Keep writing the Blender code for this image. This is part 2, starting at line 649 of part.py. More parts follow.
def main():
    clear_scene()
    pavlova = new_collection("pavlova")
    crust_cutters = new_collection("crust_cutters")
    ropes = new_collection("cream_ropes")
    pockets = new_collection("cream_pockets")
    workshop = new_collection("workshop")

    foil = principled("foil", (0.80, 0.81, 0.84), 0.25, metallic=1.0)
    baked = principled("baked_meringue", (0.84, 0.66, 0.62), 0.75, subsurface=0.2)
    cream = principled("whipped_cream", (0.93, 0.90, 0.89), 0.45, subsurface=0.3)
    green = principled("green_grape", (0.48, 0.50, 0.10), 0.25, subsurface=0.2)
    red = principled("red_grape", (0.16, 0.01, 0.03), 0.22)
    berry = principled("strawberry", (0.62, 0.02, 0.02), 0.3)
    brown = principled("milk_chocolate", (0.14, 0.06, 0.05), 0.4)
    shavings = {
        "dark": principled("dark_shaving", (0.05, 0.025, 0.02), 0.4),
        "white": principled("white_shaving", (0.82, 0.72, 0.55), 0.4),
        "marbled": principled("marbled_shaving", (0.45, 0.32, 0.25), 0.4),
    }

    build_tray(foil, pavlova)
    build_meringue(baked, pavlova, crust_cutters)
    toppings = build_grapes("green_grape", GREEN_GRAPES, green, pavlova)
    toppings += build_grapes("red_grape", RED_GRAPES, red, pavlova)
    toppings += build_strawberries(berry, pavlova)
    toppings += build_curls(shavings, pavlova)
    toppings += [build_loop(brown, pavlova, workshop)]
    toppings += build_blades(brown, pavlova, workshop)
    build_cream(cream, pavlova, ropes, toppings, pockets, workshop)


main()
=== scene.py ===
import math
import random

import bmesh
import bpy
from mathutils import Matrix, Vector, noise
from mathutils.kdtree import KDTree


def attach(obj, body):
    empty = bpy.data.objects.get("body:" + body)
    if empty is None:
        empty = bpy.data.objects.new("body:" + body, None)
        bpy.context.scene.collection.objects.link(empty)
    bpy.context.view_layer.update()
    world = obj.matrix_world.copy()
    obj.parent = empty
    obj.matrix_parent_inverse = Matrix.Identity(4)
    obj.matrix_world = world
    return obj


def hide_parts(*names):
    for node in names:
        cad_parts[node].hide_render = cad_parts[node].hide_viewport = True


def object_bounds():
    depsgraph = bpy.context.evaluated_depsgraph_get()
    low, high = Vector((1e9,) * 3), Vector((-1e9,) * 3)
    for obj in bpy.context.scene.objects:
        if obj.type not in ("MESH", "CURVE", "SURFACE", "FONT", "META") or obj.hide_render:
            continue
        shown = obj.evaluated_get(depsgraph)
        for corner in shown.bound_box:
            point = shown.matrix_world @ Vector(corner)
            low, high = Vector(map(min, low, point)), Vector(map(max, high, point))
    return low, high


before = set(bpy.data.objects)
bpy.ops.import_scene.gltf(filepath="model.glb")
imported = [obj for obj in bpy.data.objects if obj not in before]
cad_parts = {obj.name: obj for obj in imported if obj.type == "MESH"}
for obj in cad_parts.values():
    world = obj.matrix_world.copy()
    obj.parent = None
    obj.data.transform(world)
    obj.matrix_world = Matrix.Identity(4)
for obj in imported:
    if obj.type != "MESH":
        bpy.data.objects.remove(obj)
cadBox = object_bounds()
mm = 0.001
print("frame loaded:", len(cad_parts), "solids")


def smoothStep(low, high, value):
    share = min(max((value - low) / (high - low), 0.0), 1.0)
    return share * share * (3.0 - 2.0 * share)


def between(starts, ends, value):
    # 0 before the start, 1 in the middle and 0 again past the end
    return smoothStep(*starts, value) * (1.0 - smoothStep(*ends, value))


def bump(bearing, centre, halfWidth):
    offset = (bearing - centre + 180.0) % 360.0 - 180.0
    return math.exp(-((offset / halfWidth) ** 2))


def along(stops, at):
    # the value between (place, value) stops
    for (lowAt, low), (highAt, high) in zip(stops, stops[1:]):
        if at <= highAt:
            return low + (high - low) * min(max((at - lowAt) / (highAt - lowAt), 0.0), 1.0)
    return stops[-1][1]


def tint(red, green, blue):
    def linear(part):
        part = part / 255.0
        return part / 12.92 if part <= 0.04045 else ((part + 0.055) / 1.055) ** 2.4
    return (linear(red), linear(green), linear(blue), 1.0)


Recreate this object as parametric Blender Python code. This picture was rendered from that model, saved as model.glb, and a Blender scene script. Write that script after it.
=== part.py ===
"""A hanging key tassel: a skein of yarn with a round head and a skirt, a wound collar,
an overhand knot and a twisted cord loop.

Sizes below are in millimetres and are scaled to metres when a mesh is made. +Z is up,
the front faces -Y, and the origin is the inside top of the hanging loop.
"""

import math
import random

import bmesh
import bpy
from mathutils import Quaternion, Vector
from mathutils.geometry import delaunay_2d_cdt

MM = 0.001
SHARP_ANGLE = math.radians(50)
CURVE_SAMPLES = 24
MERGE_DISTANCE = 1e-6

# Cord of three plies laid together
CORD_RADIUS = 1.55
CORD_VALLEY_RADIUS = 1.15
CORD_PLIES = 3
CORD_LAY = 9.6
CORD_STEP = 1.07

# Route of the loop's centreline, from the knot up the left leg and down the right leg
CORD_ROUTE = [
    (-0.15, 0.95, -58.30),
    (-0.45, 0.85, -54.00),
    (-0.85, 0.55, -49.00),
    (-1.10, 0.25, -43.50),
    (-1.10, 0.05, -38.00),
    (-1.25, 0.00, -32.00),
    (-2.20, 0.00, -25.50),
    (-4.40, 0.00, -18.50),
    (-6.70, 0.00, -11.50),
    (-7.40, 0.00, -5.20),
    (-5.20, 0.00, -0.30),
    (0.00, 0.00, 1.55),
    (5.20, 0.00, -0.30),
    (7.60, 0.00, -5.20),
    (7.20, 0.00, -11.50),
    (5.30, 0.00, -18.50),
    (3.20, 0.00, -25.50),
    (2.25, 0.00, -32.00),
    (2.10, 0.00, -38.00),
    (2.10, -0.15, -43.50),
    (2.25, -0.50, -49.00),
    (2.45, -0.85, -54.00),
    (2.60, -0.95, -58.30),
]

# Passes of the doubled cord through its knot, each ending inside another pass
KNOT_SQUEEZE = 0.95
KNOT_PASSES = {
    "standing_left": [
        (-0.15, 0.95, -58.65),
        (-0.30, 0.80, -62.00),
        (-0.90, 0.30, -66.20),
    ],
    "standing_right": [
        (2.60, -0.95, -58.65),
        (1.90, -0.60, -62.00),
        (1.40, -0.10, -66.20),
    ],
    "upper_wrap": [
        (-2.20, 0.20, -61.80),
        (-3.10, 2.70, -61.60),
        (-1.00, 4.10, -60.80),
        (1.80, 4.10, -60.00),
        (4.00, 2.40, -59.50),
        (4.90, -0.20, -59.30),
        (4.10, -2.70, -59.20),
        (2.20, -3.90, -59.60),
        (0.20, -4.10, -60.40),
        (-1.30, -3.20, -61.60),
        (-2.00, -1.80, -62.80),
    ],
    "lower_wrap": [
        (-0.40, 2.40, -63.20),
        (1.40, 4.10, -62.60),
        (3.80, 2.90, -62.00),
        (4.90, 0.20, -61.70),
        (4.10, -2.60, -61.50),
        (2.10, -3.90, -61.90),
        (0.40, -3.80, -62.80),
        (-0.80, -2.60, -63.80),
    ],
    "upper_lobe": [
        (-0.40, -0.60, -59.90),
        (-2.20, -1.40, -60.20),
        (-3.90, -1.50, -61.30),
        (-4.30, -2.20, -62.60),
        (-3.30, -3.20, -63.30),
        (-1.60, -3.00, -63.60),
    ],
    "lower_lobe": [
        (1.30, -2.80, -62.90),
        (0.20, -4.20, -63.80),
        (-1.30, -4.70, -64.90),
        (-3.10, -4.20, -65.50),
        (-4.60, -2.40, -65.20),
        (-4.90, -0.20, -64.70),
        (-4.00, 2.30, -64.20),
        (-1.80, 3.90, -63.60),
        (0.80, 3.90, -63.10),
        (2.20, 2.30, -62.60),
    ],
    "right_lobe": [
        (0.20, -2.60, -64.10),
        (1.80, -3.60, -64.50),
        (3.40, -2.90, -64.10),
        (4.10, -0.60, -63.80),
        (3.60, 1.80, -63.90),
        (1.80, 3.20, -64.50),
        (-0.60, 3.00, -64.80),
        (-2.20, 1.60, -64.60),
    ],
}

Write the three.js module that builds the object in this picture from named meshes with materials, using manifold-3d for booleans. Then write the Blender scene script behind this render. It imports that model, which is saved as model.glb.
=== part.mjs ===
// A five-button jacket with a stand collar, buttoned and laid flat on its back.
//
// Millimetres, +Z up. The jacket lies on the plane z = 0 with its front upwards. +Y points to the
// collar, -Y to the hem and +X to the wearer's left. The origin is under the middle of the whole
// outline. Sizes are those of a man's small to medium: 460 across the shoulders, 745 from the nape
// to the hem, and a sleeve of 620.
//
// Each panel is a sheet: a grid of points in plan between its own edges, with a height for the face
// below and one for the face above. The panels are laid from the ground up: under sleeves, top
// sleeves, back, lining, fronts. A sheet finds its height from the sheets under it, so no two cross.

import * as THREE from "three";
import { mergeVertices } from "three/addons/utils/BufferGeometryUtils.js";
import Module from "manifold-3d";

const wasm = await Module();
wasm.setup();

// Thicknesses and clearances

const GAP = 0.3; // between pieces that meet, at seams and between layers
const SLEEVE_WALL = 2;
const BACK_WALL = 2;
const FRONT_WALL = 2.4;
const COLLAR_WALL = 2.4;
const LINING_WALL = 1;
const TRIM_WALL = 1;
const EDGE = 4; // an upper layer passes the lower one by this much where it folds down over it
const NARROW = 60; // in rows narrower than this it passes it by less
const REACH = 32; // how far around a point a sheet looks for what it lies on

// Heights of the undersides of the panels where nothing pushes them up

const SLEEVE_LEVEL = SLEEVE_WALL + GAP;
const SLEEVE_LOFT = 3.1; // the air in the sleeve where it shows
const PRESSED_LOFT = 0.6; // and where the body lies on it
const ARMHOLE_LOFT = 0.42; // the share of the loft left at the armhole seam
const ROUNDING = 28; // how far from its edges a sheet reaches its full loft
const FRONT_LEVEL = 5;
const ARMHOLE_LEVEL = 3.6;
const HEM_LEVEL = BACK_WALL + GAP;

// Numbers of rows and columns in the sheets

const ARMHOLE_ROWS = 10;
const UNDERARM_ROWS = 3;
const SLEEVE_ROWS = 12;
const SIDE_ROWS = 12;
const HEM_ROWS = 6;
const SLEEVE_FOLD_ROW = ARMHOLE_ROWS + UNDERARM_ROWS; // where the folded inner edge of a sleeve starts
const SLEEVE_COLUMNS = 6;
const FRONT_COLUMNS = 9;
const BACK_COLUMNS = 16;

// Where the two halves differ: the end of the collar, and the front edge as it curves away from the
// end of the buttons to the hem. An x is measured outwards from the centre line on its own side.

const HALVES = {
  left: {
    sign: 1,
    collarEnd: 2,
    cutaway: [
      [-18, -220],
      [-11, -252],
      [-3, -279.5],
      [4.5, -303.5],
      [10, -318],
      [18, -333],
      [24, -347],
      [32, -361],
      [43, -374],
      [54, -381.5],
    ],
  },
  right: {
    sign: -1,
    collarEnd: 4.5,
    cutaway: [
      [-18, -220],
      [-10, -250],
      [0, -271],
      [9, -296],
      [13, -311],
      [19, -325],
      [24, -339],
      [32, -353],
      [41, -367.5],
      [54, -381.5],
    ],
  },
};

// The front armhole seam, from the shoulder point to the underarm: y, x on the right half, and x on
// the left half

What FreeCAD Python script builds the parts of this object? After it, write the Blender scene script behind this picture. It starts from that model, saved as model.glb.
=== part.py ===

▶ **What you need to do**: Extract exactly and only these lines: the line containing "build_tray(foil, pavlova)", the line containing "shown = obj.evaluated_get(depsgraph)", and every line between them.

▶ **Answer**:
    build_tray(foil, pavlova)
    build_meringue(baked, pavlova, crust_cutters)
    toppings = build_grapes("green_grape", GREEN_GRAPES, green, pavlova)
    toppings += build_grapes("red_grape", RED_GRAPES, red, pavlova)
    toppings += build_strawberries(berry, pavlova)
    toppings += build_curls(shavings, pavlova)
    toppings += [build_loop(brown, pavlova, workshop)]
    toppings += build_blades(brown, pavlova, workshop)
    build_cream(cream, pavlova, ropes, toppings, pockets, workshop)


main()
=== scene.py ===
import math
import random

import bmesh
import bpy
from mathutils import Matrix, Vector, noise
from mathutils.kdtree import KDTree


def attach(obj, body):
    empty = bpy.data.objects.get("body:" + body)
    if empty is None:
        empty = bpy.data.objects.new("body:" + body, None)
        bpy.context.scene.collection.objects.link(empty)
    bpy.context.view_layer.update()
    world = obj.matrix_world.copy()
    obj.parent = empty
    obj.matrix_parent_inverse = Matrix.Identity(4)
    obj.matrix_world = world
    return obj


def hide_parts(*names):
    for node in names:
        cad_parts[node].hide_render = cad_parts[node].hide_viewport = True


def object_bounds():
    depsgraph = bpy.context.evaluated_depsgraph_get()
    low, high = Vector((1e9,) * 3), Vector((-1e9,) * 3)
    for obj in bpy.context.scene.objects:
        if obj.type not in ("MESH", "CURVE", "SURFACE", "FONT", "META") or obj.hide_render:
            continue
        shown = obj.evaluated_get(depsgraph)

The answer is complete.